A major feature that separates Paranasuchus from Paranacaiman can be observed in the region where the prefrontals contact the frontal bone. In Paranacaiman this region bears a prominent V-shaped shelf which is absent in Paranasuchus. The part of the frontal bone known as the interorbital bridge, the section located between the two eyesockets, is wider than it is long, something otherwise only seen in species of Purussaurus amongst caimans. Unlike in Paranacaiman, the edges of the skull table converge with each other toward the front of the skull and the supraoccipital bone is not nearly as sunken in, but rather aligns well with the inclination of the neighbouring squamosals. The supratemporal fenestra, two openings in the skull roof, are not quite circular in shape rather than elongated.
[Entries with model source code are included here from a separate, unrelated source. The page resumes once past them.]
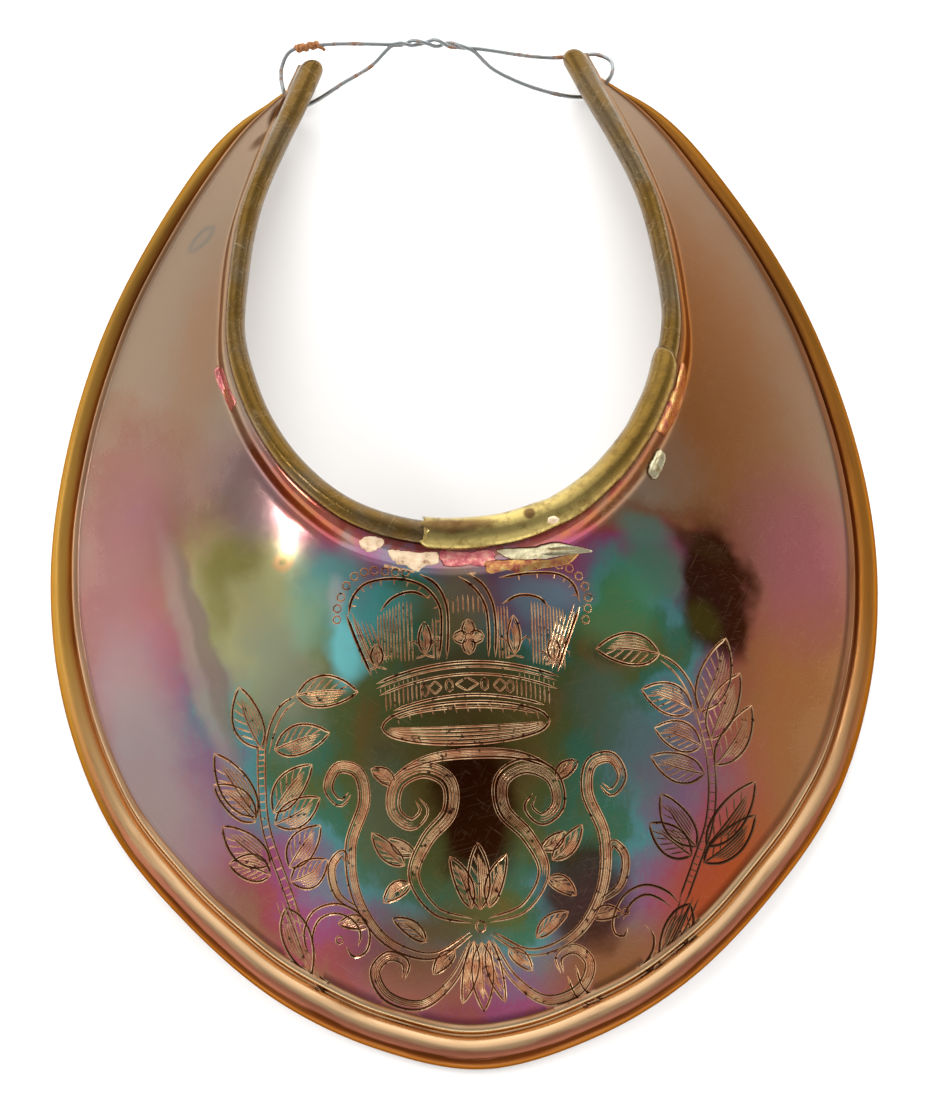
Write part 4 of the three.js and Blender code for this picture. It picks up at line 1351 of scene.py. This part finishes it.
# %% [markdown]
# A stain is a patch with a middle, a size, a soft edge and a strength. Its ragged outline comes
# from outside: the place is first pushed about by a cloudy drift and turned, and stains with the
# same push and turn share that work, which keeps a surface with sixty stains quick to render.

# %% Stain
stain, s, into, out = effect("stain", [
    ("Place", "Vector", None), ("Middle", "Vector", (0, 0, 0)), ("Half Size", "Vector", (5, 5, 5)),
    ("Soft", "Float", 0.3), ("Strength", "Float", 1.0)], [("Mask", "Float")])
shrink = s.vector("DIVIDE", (1, 1, 0), into["Half Size"])
shift = s.vector("MULTIPLY", into["Middle"], s.vector("MULTIPLY", shrink, (-1, -1, 0)))
local = s.add("VectorMath", {0: into["Place"], 1: shrink, 2: shift},
              operation="MULTIPLY_ADD").outputs[0]
near, far = s.math("SUBTRACT", 1.0, into["Soft"]), s.math("ADD", 1.0, into["Soft"])
edge = s.add("MapRange", {"Value": s.vector("LENGTH", local), "From Min": near, "From Max": far,
                          "To Min": into["Strength"], "To Max": 0.0}, interpolation_type="SMOOTHSTEP")
s.tree.links.new(edge.outputs["Result"], out["Mask"])

# %% [markdown]
# Tarnish on gilt copper is a clear film that is thinnest at the horns and thickest in the middle
# of the dome. Light returned from its two faces gives a colour that runs with its thickness:
# straw, orange, magenta, violet, blue, green, olive, and at last brown. The horns of the real
# piece are still pale gold, the middle is nearly black.

# %% Film colour
FILM_COLOURS = [
    (0.00, (0.31, 0.225, 0.16)), (0.08, (0.29, 0.185, 0.12)), (0.15, (0.27, 0.14, 0.085)),
    (0.22, (0.30, 0.12, 0.07)), (0.30, (0.33, 0.075, 0.085)), (0.38, (0.31, 0.075, 0.16)),
    (0.46, (0.24, 0.12, 0.21)), (0.53, (0.17, 0.18, 0.24)), (0.60, (0.10, 0.27, 0.28)),
    (0.67, (0.06, 0.18, 0.11)), (0.75, (0.11, 0.14, 0.045)), (0.83, (0.17, 0.12, 0.035)),
    (0.91, (0.09, 0.035, 0.008)), (1.00, (0.035, 0.006, 0.002)),
]
film_colour, s, into, out = effect("film colour", [("Film", "Float", 0.0)], [("Color", "Color")])
s.tree.links.new(s.ramp(into["Film"], FILM_COLOURS, "EASE"), out["Color"])

# %% [markdown]
# Cloths, belt buckles and fingers leave fine scratches in every direction. Three sets of
# stretched cloudy bands, cut off at their peaks, give lines that start and stop.

# %% Scratches
scratches, s, into, out = effect("scratches", [
    ("Place", "Vector", None), ("Amount", "Float", 0.5)], [("Mask", "Float")])
total = None
for turn, fine, long in ((0.5, 9.0, 0.22), (2.2, 7.0, 0.3), (1.35, 11.0, 0.16)):
    swung = s.add("VectorRotate", {"Vector": into["Place"], "Angle": turn},
                  rotation_type="Z_AXIS").outputs[0]
    band_place = s.vector("MULTIPLY", swung, (fine, long, 1.0))
    lines = s.noise(band_place, 1.0, 1.0)
    lines = s.span(lines, 0.66, 0.72)
    total = lines if total is None else s.math("MAXIMUM", total, lines)
s.tree.links.new(s.math("MULTIPLY", total, into["Amount"], True), out["Mask"])

# %% [markdown]
# Old dirt sits as soft clouds with small dark pits in them. Both come from the same group, so
# the tube and the sleeve age alike.

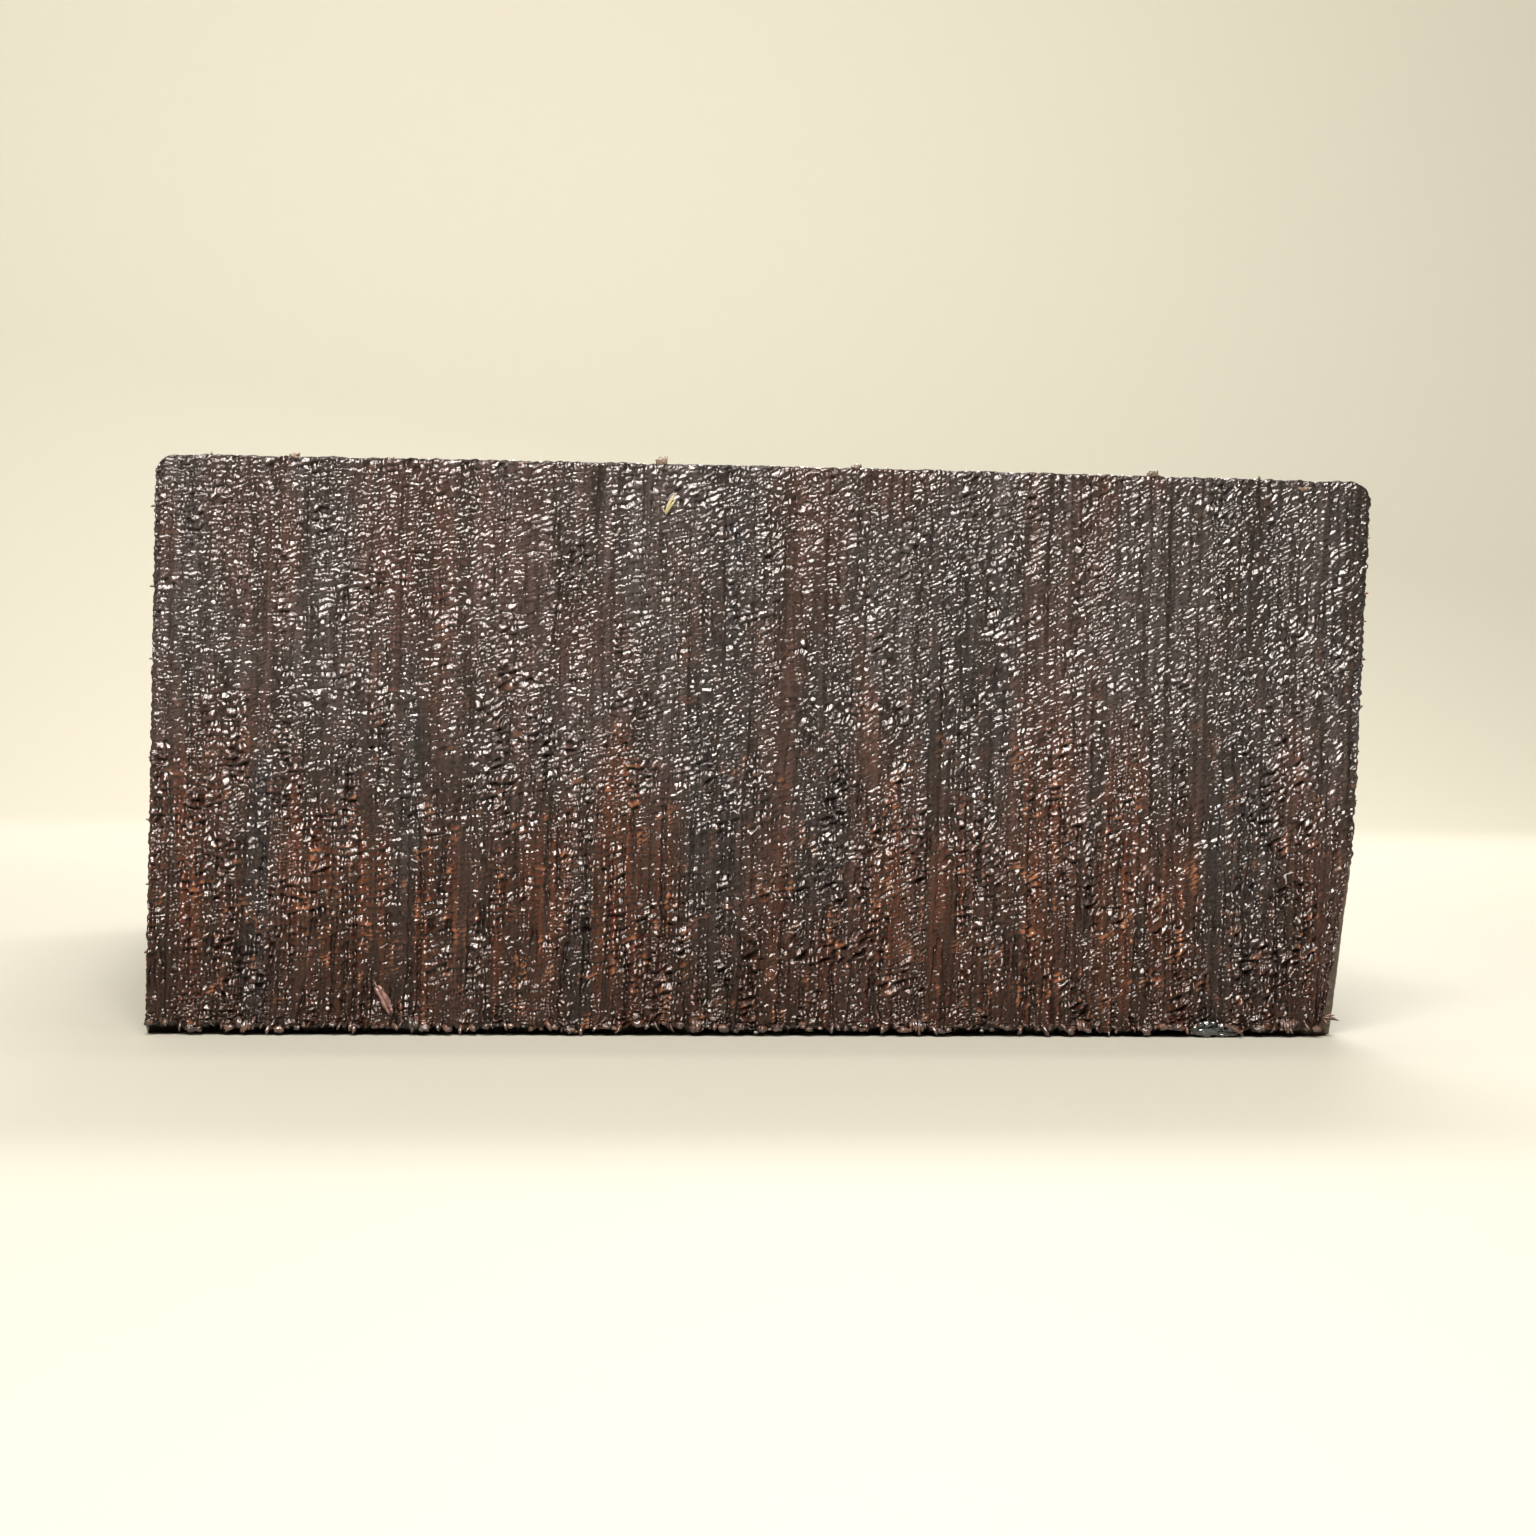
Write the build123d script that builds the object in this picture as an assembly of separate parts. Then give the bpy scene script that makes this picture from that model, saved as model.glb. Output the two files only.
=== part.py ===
from build123d import *
from math import sin
import os

# A short block of stained and varnished softwood, crosscut at both ends.
# Millimetres, +Z up. The origin is the middle of the underside. The end with the
# torn grain faces -Y, the width runs along X and the wood's grain runs along Y.

WIDTH = 95.0            # across the top, planed size of nominal 100 mm timber
HEIGHT = 44.0           # planed size of nominal 50 mm timber
LENGTH = 150.0
LEFT_LEAN = 0.3         # the left side leans in by this much at the top
RIGHT_LEAN = 1.6        # the right side leans in by this much at the bottom
ARRIS_RADIUS = 1.6      # eased top long edges

TEAR_TEETH = 38         # broken-out steps along the bottom front edge
TEAR_HEIGHT = 0.62      # mean height of the break-out on the end face
TEAR_DEPTH = 2.3        # mean depth of the break-out under the block

CHIP_HEIGHT = 15.0      # chip at the lower right front corner, up the edge
CHIP_WIDTH = 2.0        # the same, across the end face
CHIP_DEPTH = 4.0        # the same, back along the side

PROUD = 0.45            # how far the stuck bits stand off the end face
EMBED = 0.5             # how far their raw shapes run into the wood before trimming

FRONT = -LENGTH / 2
LEFT = -WIDTH / 2
RIGHT = WIDTH / 2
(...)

The ornamentation of the skull roof, which is the pattern of pits in the bone's surface, is another feature that distinguishes Paranasuchus from contemporary caimans. Specifically, in Paranasuchus the ornamentation primarily consists of interconnected ridges that create a pattern of irregular and mostly incomplete cells, whereas in Paranacaiman the ornamentation is best described as a pattern of very well-defined cells and rounded pits.

==Phylogeny==
Although initially described as a species of Caiman, later studies have repeatedly shown that Paranasuchus was only distantly related to the modern genus. One example of this can be found in the 2021 study by Jonathan P. Rio and Phillip D. Mannion, who recovered Paranasuchus (at that point still known as Caiman gasparinae) outside of the clade Jacarea and more closely related to the flat-snouted caiman Mourasuchus alongside the holotype of Paranacaiman (then under the name Caiman lutescens). The 2024 study by Bona and colleagues is very similar in regards to the closest relatives of the animal, although the clade's position among caimans is shifted. Like in the study by Rio and Mannion, Paranasuchus was found to be most closely related to Paranacaiman as well as the various species of Mourasuchus, with which they form a monophyletic group. However, in the more recent study these animals further clade with other large-bodied caimans of the Miocene, Purussaurus and Acresuchus, with the latter two thus falling outside of Jacarea.

==Paleobiology==
Fossils of Paranasuchus have only been recovered from Argentina's Ituzaingó Formation. Like other localities that preserve a glimpse into the Miocene fauna of South America, the Ituzaingó Formation is rich in crocodilian fossils. In addition to Paranasuchus this includes the large-bodied caiman Paranacaiman, the flat-headed Mourasuchus, Caiman australis as well as the gharial Gryposuchus. The presence of the enormous Purussaurus has also been reported in older publications, but in their 2024 study Bona and colleagues cast doubt over this identification given the very limited material. What sets this southern crocodilian fauna apart from those found further north, such as those of the Urumaco Formation in Venezuela and Brazil's Solimões Formation, is the fact that Ituzaingó preserves a much higher amount of generalist caimans (Paranacaiman, Paranasuchus and Caiman australis) while the northern localities preserve a diverse assemblage of smaller hard-prey specialists.